Natural Rationality | decision-making in the economy of nature

4/28/08

Dan Ariely on Understanding the Logic Behind Illogical Decisions

Found on the American Association Management website: a podcast on behavioral economics


Dan Ariely on Understanding the Logic Behind Illogical Decisions

An MIT professor discovers that people tend to behave irrationally in a predictable fashion.

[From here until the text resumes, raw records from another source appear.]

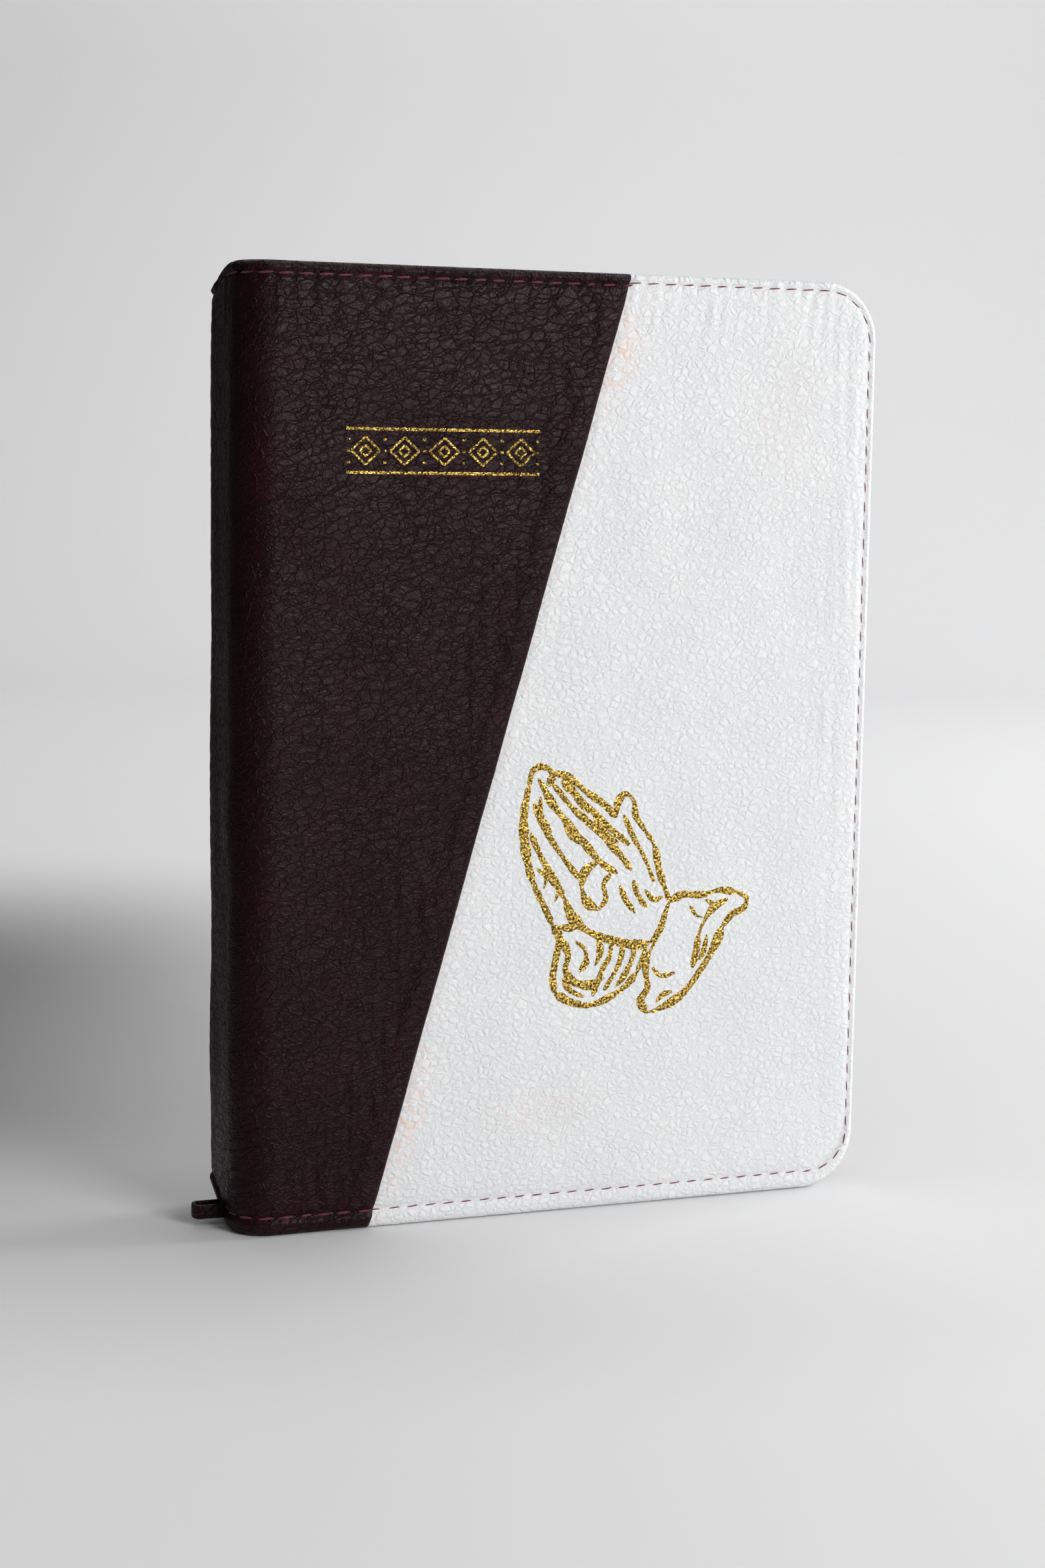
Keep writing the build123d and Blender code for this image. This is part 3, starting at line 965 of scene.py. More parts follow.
    def place(self, s: Array, z: Array, panel: Panel, lift: float = 0.0) -> tuple[Array, Array]:
        """Points on the leather.

        Args:
            s: Distances round the book.
            z: Heights.
            panel: Which skin.
            lift: How far above the leather.

        Returns:
            The points, and the directions away from the book.
        """
        s, z = np.asarray(s, float), np.asarray(z, float)
        x, y, out_x, out_y = self.book.wrap(s)
        rise = self.height(s, z, panel) + lift
        side = -1.0 if panel is Panel.BACK else 1.0
        points = np.stack([x + out_x * rise, side * (y + out_y * rise), z + 0 * x], -1)
        return points, np.stack([out_x + 0 * z, side * out_y + 0 * z, 0 * z + 0 * x], -1)


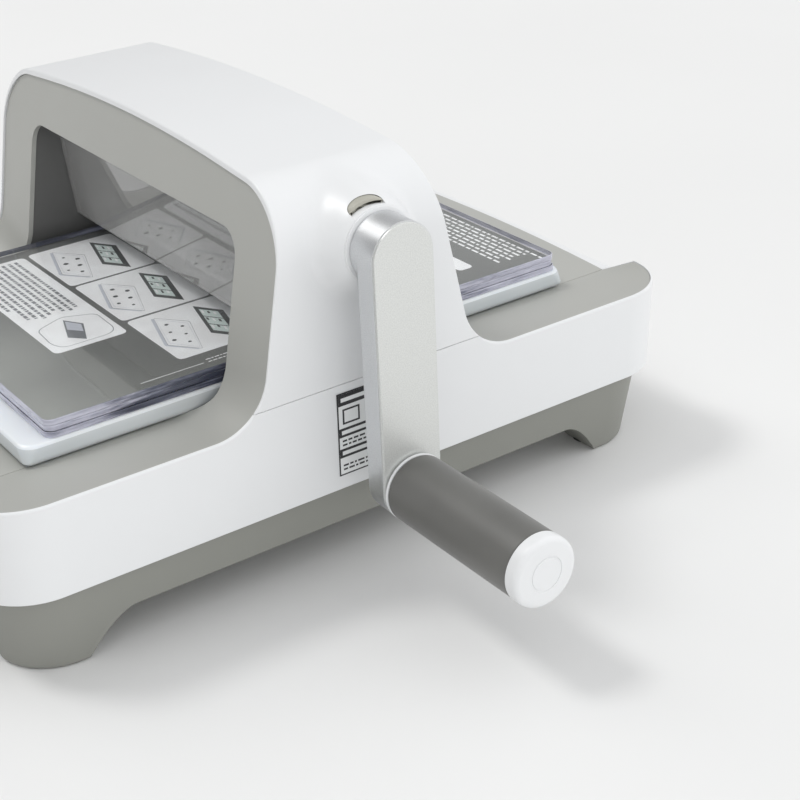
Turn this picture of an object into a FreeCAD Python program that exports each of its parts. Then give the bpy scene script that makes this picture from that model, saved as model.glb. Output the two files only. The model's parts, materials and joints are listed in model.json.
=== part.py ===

April 18, 2008 / Podcast # 08-16

Dan Ariely

Irrational behavior is a part of human nature, but as MIT professor Dan Ariely has discovered in 20 years of researching behavioral economics, people tend to behave irrationally in a predictable fashion. Drawing on psychology and economics, behavioral economics can show us why cautious people make poor decisions about sex when aroused, why patients get greater relief from a more expensive drug over its cheaper counterpart and why honest people may steal office supplies or communal food, but not money. According to Ariely’s new book Predictably Irrational, our understanding of economics, now based on the assumption of a rational subject, should, in fact, be based on our systematic, unsurprising irrationality. Ariely argues that greater understanding of previously ignored or misunderstood forces (emotions, relativity and social norms) that influence our economic behavior brings a variety of opportunities for reexamining individual motivation and consumer choice, as well as economic and educational policy.